The narrative around European gas markets has continued to feed the bearish summer story with a far milder-than-normal February leaving gas in storage up by 15 bcm y/y. By 9 March, mild weather had seen that y/y overhang grow to 19.4 bcm. While March weather is looking unsettled, the bias to above-normal temperatures suggests the end-March storage carry could reach 24 bcm higher y/y.
Incremental LNG is still going to come into Europe despite lower injection needs this summer. Our global balances suggest that Europe will take 10 bcm more LNG y/y this summer, although some of that is biased to a much stronger Q2 19 (+7 bcm y/y) than Q3 19 (+3 bcm y/y). While an incremental 10 bcm is a considerable volume of gas, that is still a somewhat conservative view given that 2.6 Mtpm of new supply capacity was added in H2 18, but it does reflect assumptions of higher summer maintenance at Sabine Pass and some delays (i.e. Ichthys T2, Cameron T1) to the 1.5 Mtpm of supply due to come online this summer.
Higher stocks and LNG imports makes summer 2019 European balances 34 bcm looser y/y. The market will balance, at least partially, by getting more gas into power. TTF prices for delivery in summer 2019 are moving down to pricing at the parity fuel switch trigger (where gas-fired plants with no efficiency advantage over a coal-fired plant would be in merit), compared to the 15% trigger that largely prevailed over summer 2018. While the maximum level of fuel switch would add a maximum of 12 bcm power sector demand, the need to meet peak power demand and manage local transmission constraints mean we see EU power sector gas demand being up by some 9 bcm y/y.
With most EU hubs trading at a basis premium to the TTF, realising the potential fuel switch in those markets could well need the TTF trade all the way to the parity fuel switch trigger (at 15.8 €/MWh with coal at 70 $/MWh and carbon at 21 €/MWh) or even a bit lower.
Even with some demand-side response, achieving a balance in Europe this summer will require both more gas to be left in storage and for pipeline supply to ease back. With so much gas to deal with, including a lot of incremental LNG imports, we think storage will start the next withdrawal season very close to its maximum capacity. Our end-October storage carry projection is 98 bcm, just over 11 bcm higher y/y, and some 6 bcm higher than the previous five-year high back in 2016.

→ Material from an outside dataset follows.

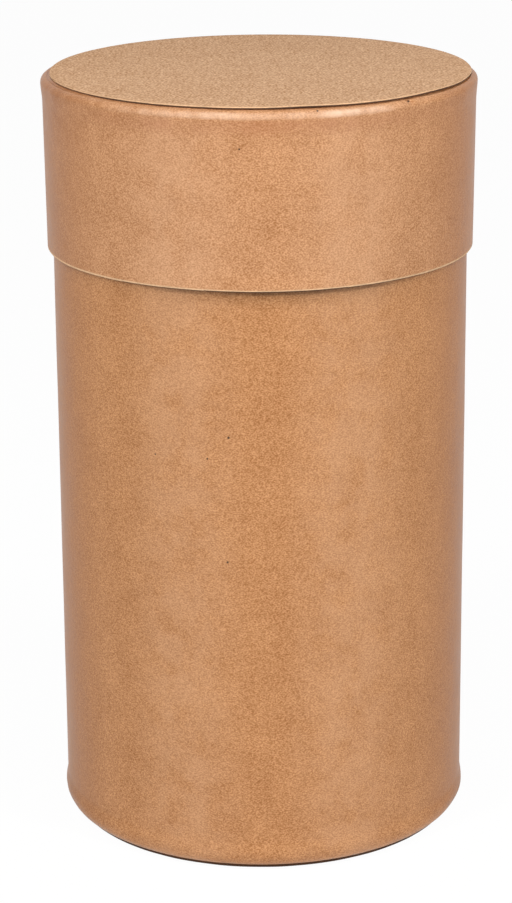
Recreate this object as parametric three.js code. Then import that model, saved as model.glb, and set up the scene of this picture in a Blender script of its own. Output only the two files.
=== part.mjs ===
// Fibre drum with a slip-on lid: two wound kraft walls, each with one end turned in between
// a pressed head disc and a glued cover disc. Millimetres, +Z up.
// The origin is the centre of the underside, where the drum stands.
import * as THREE from "three";

// Driving dimensions of the drum
const drumRadius = 150; // outer face of the straight wall
const drumHeight = 550; // floor to the open rim
const footFoldRadius = 12; // outside curve where the wall turns in at the foot
const footSwell = 1.4; // the turned end stands this far proud of the wall
const footSwellReach = 10; // height over which the swell dies out

// Driving dimensions of the lid
const skirtDepth = 126; // lower edge of the skirt to the top of the cover disc
const skirtClearance = 1.2; // gap between the drum and the skirt's lower edge, all round
const skirtTaper = 1.1; // the skirt is this much wider in radius at its closed end
const lidFoldRadius = 5.4; // outside curve of the shoulder
const lidSwell = 0.8; // the shoulder stands this far proud of the skirt
const lidSwellReach = 13;

// Driving dimensions of the paper and board
const wallThickness = 3; // wound kraft wall
const plyStep = 0.4; // the wound paper ends in a step this high
const plyStepWidth = 1.5; // the step's slope, measured around the wall
const lipRadius = 0.8; // rounding of the cut rims
const flangeWidth = 26; // how far a turned end reaches inwards past its fold
const headThickness = 2.5; // pressed inner disc
const coverThickness = 1.6; // flat outer disc
const lidCoverSetback = 5.6; // cover disc's edge, inside the outermost face of the shoulder
const baseCoverSetback = 8; // the same at the foot
const coverEdgeRadius = 0.5;
const lidCoverShift = 1; // the lid's cover disc was laid this far off centre
const pressSlope = 5; // width of the head disc's pressed step
const fitGap = 0.3; // air kept where a board edge lies against a wall, and lid on rim

// Where each winding's outer and inner edge lies, in degrees from +X; both show behind and inside
const drumLaps = { outer: 112, inner: 262 };
const lidLaps = { outer: 68, inner: 212 };

const facetsAround = 72;
const foldFacets = 5;
const swellFacets = 4;
const lipFacets = 2;

// Heights that follow from the sizes above
const headSeat = coverThickness + wallThickness; // from an end face to the flange's inner side
const lidTop = drumHeight + fitGap + headThickness + headSeat;

const kraftWall = new THREE.MeshStandardMaterial({ color: 0xc68d60, roughness: 0.72, metalness: 0 });
const kraftLid = new THREE.MeshStandardMaterial({ color: 0xd39b6e, roughness: 0.68, metalness: 0 });
const coverBoard = new THREE.MeshStandardMaterial({ color: 0xcda27e, roughness: 0.8, metalness: 0 });
const headBoard = new THREE.MeshStandardMaterial({ color: 0xb58a62, roughness: 0.85, metalness: 0 });

// Points of an arc about a centre, from one angle to another in degrees, both ends included
function arc(centreR, centreZ, radius, fromDegrees, toDegrees, steps) {
  return Array.from({ length: steps + 1 }, (_, i) => {
    const angle = THREE.MathUtils.degToRad(fromDegrees + ((toDegrees - fromDegrees) * i) / steps);
    return { r: centreR + radius * Math.cos(angle), z: centreZ + radius * Math.sin(angle) };
  });
}

// Sizes of one wall. z = 0 is the outer face of its turned end, and the open rim is at z = -height.
function wallShape({ rimRadius, taper, height, foldRadius, swell, swellReach }) {
  const foldFace = rimRadius + taper + swell;
  return {
    rimRadius,
    height,
    foldRadius,
    foldCentreR: foldFace - foldRadius,
    // Outer face of the wall at a height: the taper, then an even swell into the fold
    faceRadius(z) {
      const along = THREE.MathUtils.clamp((height + z) / (height - foldRadius), 0, 1);
      const rise = THREE.MathUtils.smoothstep(z, -foldRadius - swellReach, -foldRadius);
      return rimRadius + taper * along + swell * rise;
    },
    swellHeights: Array.from(
      { length: swellFacets },
      (_, i) => -foldRadius - swellReach * (1 - i / swellFacets),
    ),
    flangeInner: foldFace - foldRadius - flangeWidth,
  };
}

// Inner face of the turned end, at a depth below its outer face
function innerFaceAt(shape, depth) {
  const innerFold = shape.foldRadius - wallThickness;
  const below = THREE.MathUtils.clamp(shape.foldRadius - depth, 0, innerFold);
  return shape.foldCentreR + Math.sqrt(innerFold ** 2 - below ** 2);
}

// Closed section of a wall. A point's lap says how much of the winding's step it carries:
// 1 on the outer face, -1 on the inner face, 0 where the fold is pressed smooth.
function wallSection(shape) {
  const { foldCentreR, foldRadius, height, flangeInner } = shape;
  const carries = (points, lap) => points.map((point) => ({ ...point, lap }));
  const face = (z, inset) => ({ r: shape.faceRadius(z) - inset, z });
  const rim = shape.faceRadius(-height);
  const lip = lipRadius - height;
  return [
    ...carries(arc(rim - lipRadius, lip, lipRadius, -90, 0, lipFacets), 1),
    ...carries(shape.swellHeights.map((z) => face(z, 0)), 1),
    ...carries(arc(foldCentreR, -foldRadius, foldRadius, 0, 90, foldFacets), 0),
    ...carries([{ r: flangeInner, z: 0 }, { r: flangeInner, z: -wallThickness }], 0),
    ...carries(arc(foldCentreR, -foldRadius, foldRadius - wallThickness, 90, 0, foldFacets), 0),
    ...carries(shape.swellHeights.map((z) => face(z, wallThickness)).reverse(), -1),
    ...carries(arc(rim - wallThickness + lipRadius, lip, lipRadius, 180, 270, lipFacets), -1),
  ];
}

// Columns around the wall: even steps, plus a close pair at each winding edge.
// From one pair to the next turn's pair the ply rises evenly by its own thickness.
function columnsAround(laps, radius) {
  const stepDegrees = THREE.MathUtils.radToDeg(plyStepWidth / radius);
  const even = Array.from({ length: facetsAround }, (_, i) => (360 * i) / facetsAround);
  const edges = Object.values(laps).flatMap((at) => [at, at + stepDegrees]);
  const clear = even.filter((a) => edges.every((edge) => Math.abs(a - edge) > stepDegrees / 2));
  const rise = (angle, at) => {
    const turned = THREE.MathUtils.euclideanModulo(angle - at, 360);
    const onStep = turned < stepDegrees ? 1 - turned / stepDegrees : null;
    return onStep ?? (turned - stepDegrees) / (360 - stepDegrees);
  };
  return [...clear, ...edges]
    .sort((a, b) => a - b)
    .map((angle) => ({ angle, outer: rise(angle, laps.outer), inner: rise(angle, laps.inner) }));
}

// A wall wound round the axis from its section, with the paper's free edges on both faces
function woundWall(shape, laps) {
  const section = wallSection(shape);
  const columns = columnsAround(laps, shape.rimRadius);
  const positions = columns.flatMap(({ angle, outer, inner }) => {
    const a = THREE.MathUtils.degToRad(angle);
    return section.flatMap(({ r, z, lap }) => {
      const share = lap > 0 ? outer - 0.5 : 0.5 - inner;
      const radius = r + plyStep * Math.abs(lap) * share;
      return [radius * Math.cos(a), radius * Math.sin(a), z];
    });
  });
  const index = [];
  for (let c = 0; c < columns.length; c++) {
    const here = c * section.length;
    const next = ((c + 1) % columns.length) * section.length;
    for (let p = 0; p < section.length; p++) {
      const q = (p + 1) % section.length;
      index.push(here + p, next + p, next + q, here + p, next + q, here + q);
    }
  }
  const geometry = new THREE.BufferGeometry();
  geometry.setAttribute("position", new THREE.Float32BufferAttribute(positions, 3));
  geometry.setIndex(index);
  geometry.computeVertexNormals();
  return geometry;
}

// A lathe turned onto the Z axis, from (r, z) points that start and end on the axis
function turned(points) {
  const profile = points.map(({ r, z }) => new THREE.Vector2(r, z));
  return new THREE.LatheGeometry(profile, facetsAround).rotateX(Math.PI / 2);
}

// Head disc with its outer side up: the rim lies under the flange, and the middle is pressed up
// through the flange's ring to meet the cover disc. z = 0 is the cover disc's inner side.
function headDisc(shape) {
  const seat = -wallThickness;
  const under = seat - headThickness;
  const slopeFoot = shape.flangeInner - fitGap;
  const rimTop = innerFaceAt(shape, wallThickness);
  const rimUnder = innerFaceAt(shape, wallThickness + headThickness) - fitGap;
  return turned([
    { r: 0, z: under + wallThickness },
    { r: slopeFoot - pressSlope - headThickness, z: under + wallThickness },
    { r: slopeFoot - headThickness, z: under },
    { r: rimUnder, z: under },
    { r: rimTop - fitGap, z: seat },
    { r: slopeFoot, z: seat },
    { r: slopeFoot - pressSlope, z: 0 },
    { r: 0, z: 0 },
  ]);
}

// Cover disc with its outer side up and its inner side at z = 0, its outer edge eased
function coverDisc(shape, setback) {
  const radius = shape.foldCentreR + shape.foldRadius - setback;
  return turned([
    { r: 0, z: 0 },
    { r: radius, z: 0 },
    ...arc(radius - coverEdgeRadius, coverThickness - coverEdgeRadius, coverEdgeRadius, 0, 90, lipFacets),
    { r: 0, z: coverThickness },
  ]);
}

// The same piece with its outer side down
function turnedOver(geometry) {
  return geometry.rotateX(Math.PI);
}

function piece(name, geometry, material, z) {
  const mesh = new THREE.Mesh(geometry, material);
  mesh.name = name;
  mesh.position.z = z;
  return mesh;
}

const drumShape = wallShape({
  rimRadius: drumRadius,
  taper: 0,
  height: drumHeight - coverThickness,
  foldRadius: footFoldRadius,
  swell: footSwell,
  swellReach: footSwellReach,
});

const lidShape = wallShape({
  rimRadius: drumRadius + skirtClearance + wallThickness,
  taper: skirtTaper,
  height: skirtDepth - coverThickness,
  foldRadius: lidFoldRadius,
  swell: lidSwell,
  swellReach: lidSwellReach,
});

function makeDrum() {
  const drum = new THREE.Group();
  drum.add(
    piece("drum_wall", turnedOver(woundWall(drumShape, drumLaps)), kraftWall, coverThickness),
    piece("base_head_disc", turnedOver(headDisc(drumShape)), headBoard, coverThickness),
    piece("base_cover_disc", turnedOver(coverDisc(drumShape, baseCoverSetback)), coverBoard, coverThickness),
  );
  return drum;
}

function makeLid() {
  const lid = new THREE.Group();
  const seat = lidTop - coverThickness;
  const cover = piece("lid_cover_disc", coverDisc(lidShape, lidCoverSetback), coverBoard, seat);
  cover.position.x = lidCoverShift;
  lid.add(
    piece("lid_wall", woundWall(lidShape, lidLaps), kraftLid, seat),
    piece("lid_head_disc", headDisc(lidShape), headBoard, seat),
    cover,
  );
  return lid;
}

const fibreDrum = new THREE.Group();
fibreDrum.add(makeDrum(), makeLid());

export default fibreDrum;
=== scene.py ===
# A kraft fibre drum with its slip-on lid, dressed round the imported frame. Metres, +Z up.
import math

import bpy
from mathutils import Matrix, Vector, noise


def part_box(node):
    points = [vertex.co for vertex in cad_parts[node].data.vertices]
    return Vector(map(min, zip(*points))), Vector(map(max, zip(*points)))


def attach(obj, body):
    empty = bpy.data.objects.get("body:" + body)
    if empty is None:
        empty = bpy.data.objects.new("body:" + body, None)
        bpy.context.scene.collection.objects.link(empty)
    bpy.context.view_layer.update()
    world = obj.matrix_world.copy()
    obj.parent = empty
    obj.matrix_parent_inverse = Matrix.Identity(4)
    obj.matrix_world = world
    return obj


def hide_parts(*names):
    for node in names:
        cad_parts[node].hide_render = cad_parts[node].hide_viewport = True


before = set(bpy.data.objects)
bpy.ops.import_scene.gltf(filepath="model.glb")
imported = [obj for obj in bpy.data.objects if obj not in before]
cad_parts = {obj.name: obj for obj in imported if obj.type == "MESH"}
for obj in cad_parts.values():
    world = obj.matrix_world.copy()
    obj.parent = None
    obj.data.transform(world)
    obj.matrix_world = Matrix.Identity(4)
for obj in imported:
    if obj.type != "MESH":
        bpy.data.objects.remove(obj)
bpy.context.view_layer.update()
MM = 0.001

# Sizes of the drum, from the frame and the paper's own gauge
wall_low, wall_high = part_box("drum_wall")
skirt_low, skirt_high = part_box("lid_wall")
foot_low, foot_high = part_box("base_cover_disc")
cover_low, cover_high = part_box("lid_cover_disc")
foot_head_low, foot_head_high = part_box("base_head_disc")
lid_head_low, lid_head_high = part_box("lid_head_disc")

WALL = 3 * MM
FOOT_SWELL = 1.4 * MM
FOOT_SWELL_REACH = 10 * MM
FOOT_FOLD = 12 * MM
LID_TAPER = 1.1 * MM
LID_SWELL = 0.8 * MM
LID_SWELL_REACH = 13 * MM
LID_FOLD = 5.4 * MM
LID_FOLD_WIDTH = 7.5 * MM
LIP = 0.8 * MM
FLANGE = 26 * MM
PLY = 0.4 * MM
PRESS_SLOPE = 5 * MM
HEAD_BOARD = 2.5 * MM
DISC_EASE = 0.5 * MM
HAIR_GAP = 0.3 * MM

foot_face = wall_high.x
lid_face = skirt_high.x
drum_radius = foot_face - FOOT_SWELL
cover_centre = (cover_low.x + cover_high.x) / 2
cover_radius = (cover_high.x - cover_low.x) / 2

# Where each winding ends outside and inside, in degrees from the front
DRUM_LAPS = (158.0, 8.0)
LID_LAPS = (-158.0, -58.0)

# Unevenness of the paper and board: its depth, the length of a wave, and its place in the noise
DRUM_RIPPLE = (0.12 * MM, 60 * MM, 3.0)
FOOT_RIPPLE = (0.7 * MM, 24 * MM, 7.0)
SKIRT_EDGE_RIPPLE = (0.15 * MM, 30 * MM, 11.0)
SHOULDER_RIPPLE = (0.45 * MM, 22 * MM, 1.0)
DISC_EDGE_RIPPLE = (0.22 * MM, 18 * MM, 5.0)

# The ring pressed into the shoulder by the cover disc's edge: its depth, its half width, and how
# far below the top the paper still gives
SEAT_RING = 0.6 * MM
SEAT_RING_SPAN = 1.8 * MM
SEAT_RING_BAND = 2 * MM

# A point this share of the shoulder's radius out, or more, is on its outer face
FOLD_OUTSIDE = 0.9

# The skirt's lower edge stands off the drum a little more at the front
EDGE_FLARE = 1.3 * MM
EDGE_FLARE_REACH = 14 * MM
EDGE_FLARE_AT = (6, 0)
EDGE_FLARE_SPAN = (34, 1)

# The cut edges: the pale strip at the skirt's lower edge, and the dark lip below it, soiled and painted
# with the shadow of the gap under the skirt
CUT_STRIP = 1.6 * MM
LIP_SOIL_AND_SHADE = 0.35 * MM
LIP_SOIL_AND_SHADE_FRONT = 0.42 * MM
LIP_SOIL_AND_SHADE_AT = (4, 0)
LIP_SOIL_AND_SHADE_SPAN = (70, 1)

# How far the top disc stands off the shoulder, and the two stretches where it stands higher
TOP_LIFT = 0.25 * MM
TOP_LIFT_MORE = 0.5 * MM
TOP_LIFT_STRETCHES = (((12, 0), (14, 1)), ((52, 0), (18, 1)))
TOP_LIFT_REACH = 9 * MM

# A disc's cut edge: its wobble, its pale strip, the dark glue and painted shadow below, and the slack
# to tell a face by
DISC_WOBBLE_REACH = 4 * MM
DISC_RIM = 1 * MM
PALE_EDGE = 0.3 * MM
GLUE_AND_SHADOW_LINE = 0.7 * MM
EDGE_SLACK = 0.1 * MM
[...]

In terms of pipeline supply, we expect to see reductions in European production (both from the UK and Netherlands), Norwegian flows (which are facing a heavy Q3 19 maintenance schedule), and from Algeria and Russia. Supplies from the last two exporters will be down due to reduced storage injection needs that we expect will translate into lower contract nominations. While Algerian gas is getting less competitive given the reduction in EU hub prices, the story is far more complex for Russia. Over February, Russian gas nominations fell by almost 1 bcm y/y given lower end-user demand. However, Russian exports only fell by 0.1 bcm given the aggressive selling of prompt gas on Gazprom’s ESP. If this continues, which we think it will, the supply response from Russian flows will be muted.
Provided Cif ARA coal stays at 70 $/t and carbon around 21 €/t, we expect a summer mean for the TTF of 15.8 €/MWh. While weather risks are now low, supply-side response and the movement of coal and carbon prices are the key risks to the flat price outlook.